2 Responses to “Not too loud but memorable”

  1. Anonymous on June 11th, 2007 11:22 pm

    Susan, what a thrilling post. Fifteen years ago, a tech support person told me computers were making us think like they did. Both alarming and utterly impossible, her comment turns out to be not so far from the mark. It's not that we now think like our computers, we actually think WITH our computers. The expression of the collective thought of mankind is the Internet.
    Your neuronic (not neurotic) friend,
    Jim

  2. Anonymous on June 12th, 2007 3:22 pm

    While I agree with your sentiments “Mind-blowing diversity is actually good, because out of sufficiently dense diversity life emerges” I was reminded of yesterday's “The Next Culture War” by NYT columnist David Brooks. He framed today's immigration debate / divide as between the educated and the not.

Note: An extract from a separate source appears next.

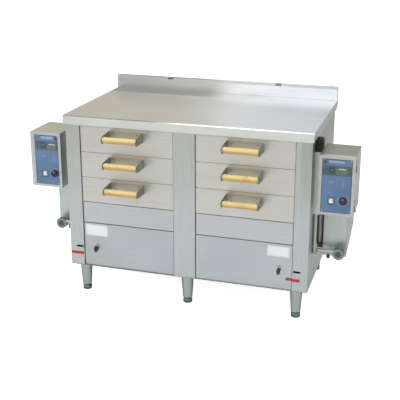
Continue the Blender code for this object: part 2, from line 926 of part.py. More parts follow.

    “… What's shaping the immigration debate is something altogether deeper and more interesting. And if you want to understand what it is, start with education. Between 1960 and 1980, the share of Americans enrolled in higher education exploded. The U.S. became the first nation in history with a mass educated class. The members of this class differed from each other in a thousand ways, but they tended to share a cosmopolitan approach to the world. They celebrated cultural diversity and saw ethnocentrism as a sign of backwardness.
    Their worldview, which they don't even understand as a distinct worldview, was well summarized by Richard Rorty, who died this week. The goal of any society, he wrote, was to create “a greater diversity of individuals — larger, fuller, more imaginative and daring individuals.” Social life should widen. New cultures should be explored. And, as Rorty concluded, “Individual life will become unthinkably diverse and social life unthinkably free.”
    Liberal members of the educated class celebrated the cultural individualism of the 1960s. Conservative members celebrated the economic individualism of the 1980s. But they all celebrated individualism. They all valued diversity and embraced a sense of national identity that rested on openness and global integration.
    This cultural offensive created a silent backlash among people who were not so enamored of rampant individualism, and who were worried that all this diversity would destroy the ancient ties of community and social solidarity. Members of this class came to feel that America's identity and culture were under threat from people who didn't understand what made America united and distinct.
    The two groups clashed whenever a political issue arose that touched on America's identity or role in the world: immigration, free trade, making English the official language or intervening for humanitarian reasons in Kosovo or Darfur.
    These conflicts were and are primarily cultural clashes, not economic or ideological ones. And if you want to predict which side a person is likely to be on, look at his or her educational level. That'll be your best clue.
    As the sociologist Manuel Castells generalized, “Elites are cosmopolitan, people are local.” People with university values favor intermingling. People with neighborhood values favor assimilation.
    What's made the clashes so poisonous is that many members of the educated class don't even recognize that they are facing a rival philosophy. Many of them assume that anybody who disagrees with them on immigration and such must be driven by racism, insecurity or some primitive atavism. This smug attitude sends members of the communal, nationalistic side into fits of alienation and prickly defensiveness. It's what makes many of them, in turn, so unpleasant.
    The bottom line is that the immigration debate is part of a newer culture war that has succeeded the familiar and fading culture war. This longer culture war is not within the educated class. It's not the '60s versus the '80s. It's — to mimic Mark Lilla — between the people who have absorbed both the '60s and the '80s, and everyone else.
    It's between open, individualistic cosmopolitans and rooted nationalists. It's between those who ride the tides of the cultural mainstream and those so driven by marginalization that they're destroying the best compromise they will get. “

    If his observations are correct, we must ask if they apply to the net elite as well. If so, this is one more reason to assure that the net is a rising tide.